His cross-Atlantic trip was also covered by the New York Times, Editor and Publisher, the Daily Mirror, Washington Post, Life Magazine and others.
As Robert Manry approached the English coast, he heard on a BBC broadcast that his wife was aboard a trawler that was looking for him.
The next morning, as he napped in the cabin, he woke up to hear “Matey, wake up! Yank, are you there?” A crewman from an English trawler was calling to him, asking for his autograph. Then the Royal Air Force circled over him and dropped a canister with a message that they would direct the trawler his wife was aboard to him.
Soon the boat pulled up alongside, and Virginia and Robert reunited, as reporters fired questions at them and photographers asked them to kiss again for the camera.
On August 15, when he finally pulled into the harbor in Falmouth, he was stunned to see 50,000 people there to greet him. He climbed out of Tinkerbelle, hugged his family, and then kissed the ground.

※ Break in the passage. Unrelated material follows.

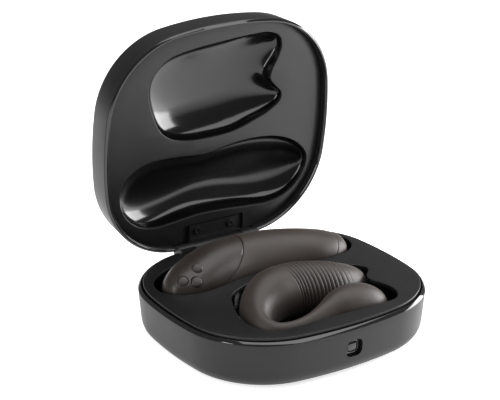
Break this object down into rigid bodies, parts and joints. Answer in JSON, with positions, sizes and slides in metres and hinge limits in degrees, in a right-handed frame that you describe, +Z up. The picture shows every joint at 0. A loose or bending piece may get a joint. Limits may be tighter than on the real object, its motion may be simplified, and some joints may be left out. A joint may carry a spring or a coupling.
{
  "type": "charging case with devices",
  "caption": "Hinged rounded-square charging case, open, holding a capsule hand remote and a folded C-shaped soft massager in fitted wells, with matching wells in the lid.",
  "frame": {"origin": "centre of the rubber foot pad's underside, on the surface that the case stands on", "axes": "+Z up, the front of the case (push button) faces -Y, the hinge is at +Y, +X to the right seen from the front; the lid is open in this frame"},
  "size_m": [0.12, 0.1255, 0.1311],
  "materials": {
    "case_shell": "satin moulded black",
    "polished_ring": "polished black",
    "deck_plate": "fine matte black",
    "well_tray": "glossy black",
    "foot_rubber": "matte",
    "silicone": "soft satin",
    "device_plastic": "satin",
    "steel": "satin",
    "magnet_nickel": "plated",
    "gold_contact": "plated",
    "circuit_board": "solder mask",
    "cell_wrap": "foil pouch",
    "core_plastic": "natural nylon"
  },
  "bodies": {
    "base": {"base_shell": "case_shell", "base_trim_ring": "polished_ring", "base_deck": "deck_plate", "base_well_rear": "well_tray", "base_well_front": "well_tray", "foot_pad": "foot_rubber", "base_screws": "steel", "base_magnets": "magnet_nickel", "hinge_block": "case_shell", "hinge_pin": "steel", "main_board": "circuit_board", "base_battery": "cell_wrap", "usb_socket": "steel", "charge_board": "circuit_board", "charge_pins_rear": "gold_contact", "charge_pins_front": "gold_contact", "front_bezel": "polished_ring", "front_switch": "core_plastic", "button_board": "circuit_board"},
    "lid": {"lid_shell": "case_shell", "lid_trim_ring": "polished_ring", "lid_liner": "deck_plate", "lid_well_rear": "well_tray", "lid_well_front": "well_tray", "hinge_leaf": "case_shell", "leaf_screws": "steel", "lid_magnets": "magnet_nickel"},
    "front_button": {"front_button": "device_plastic"},
    "remote": {"remote_housing": "device_plastic", "remote_sleeve": "device_plastic", "remote_end_cap": "device_plastic", "remote_switches": "circuit_board", "remote_board": "circuit_board", "remote_battery": "cell_wrap", "remote_contacts": "gold_contact"},
    "remote_key_upper": {"remote_key_upper": "device_plastic"},
    "remote_key_left": {"remote_key_left": "device_plastic"},
    "remote_key_lower": {"remote_key_lower": "device_plastic"},
    "massager": {"massager_skin": "silicone", "rear_core": "core_plastic", "front_core": "core_plastic", "flex_spine": "steel", "rear_motor": "steel", "front_motor": "steel", "massager_battery": "cell_wrap", "massager_board": "circuit_board", "massager_contacts": "gold_contact"},
    "rear_motor_weight": {"rear_weight": "steel"},
    "front_motor_weight": {"front_weight": "steel"}
  },
  "joints": [
    {"name": "lid_hinge", "type": "hinge", "parent": "base", "child": "lid", "pos_m": [0, 0.0533, 0.0232], "axis": [1, 0, 0], "range_deg": [0, 85]},
    {"name": "front_button_press", "type": "slide", "parent": "base", "child": "front_button", "axis": [0, 1, 0], "range_m": [0, 0.0004], "stiffness_N_per_m": 500, "springref_m": -0.0008},
    {"name": "remote_lift", "type": "slide", "parent": "base", "child": "remote", "axis": [0, 0, 1], "range_m": [0, 0.045]},
    {"name": "remote_key_upper_press", "type": "slide", "parent": "remote", "child": "remote_key_upper", "axis": [0.3599, 0.5998, -0.7147], "range_m": [0, 0.0004], "stiffness_N_per_m": 500, "springref_m": -0.0008},
    {"name": "remote_key_left_press", "type": "slide", "parent": "remote", "child": "remote_key_left", "axis": [0.3599, 0.5998, -0.7147], "range_m": [0, 0.0004], "stiffness_N_per_m": 500, "springref_m": -0.0008},
    {"name": "remote_key_lower_press", "type": "slide", "parent": "remote", "child": "remote_key_lower", "axis": [0.3599, 0.5998, -0.7147], "range_m": [0, 0.0004], "stiffness_N_per_m": 500, "springref_m": -0.0008},
    {"name": "massager_lift", "type": "slide", "parent": "base", "child": "massager", "axis": [0, 0, 1], "range_m": [0, 0.045]},
    {"name": "rear_weight_spin", "type": "hinge", "parent": "massager", "child": "rear_motor_weight", "pos_m": [0.0112, -0.0114, 0.0224], "axis": [1, 0, 0], "continuous": true},
    {"name": "front_weight_spin", "type": "hinge", "parent": "massager", "child": "front_motor_weight", "pos_m": [0.0097, -0.0338, 0.02], "axis": [1, 0, 0], "continuous": true}
  ]
}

This article could go on for many more pages, so here are sources of more information on this extraordinary voyage:
Mr. Manry wrote extensively about his trip in “Tinkerbelle: The story of the smallest boat ever to cross the Atlantic nonstop.” Published in 1965 by Harper & Row, it is available through the CLAMS network.
“Manry at sea: In the wake of a dream,” a documentary film by Steve Wystrach, created in 2018, is on DVD and can be borrowed at Woods Hole Public Library.
The boat Tinkerbelle is on display at The Western Reserve Historical Society in Cleveland, Ohio.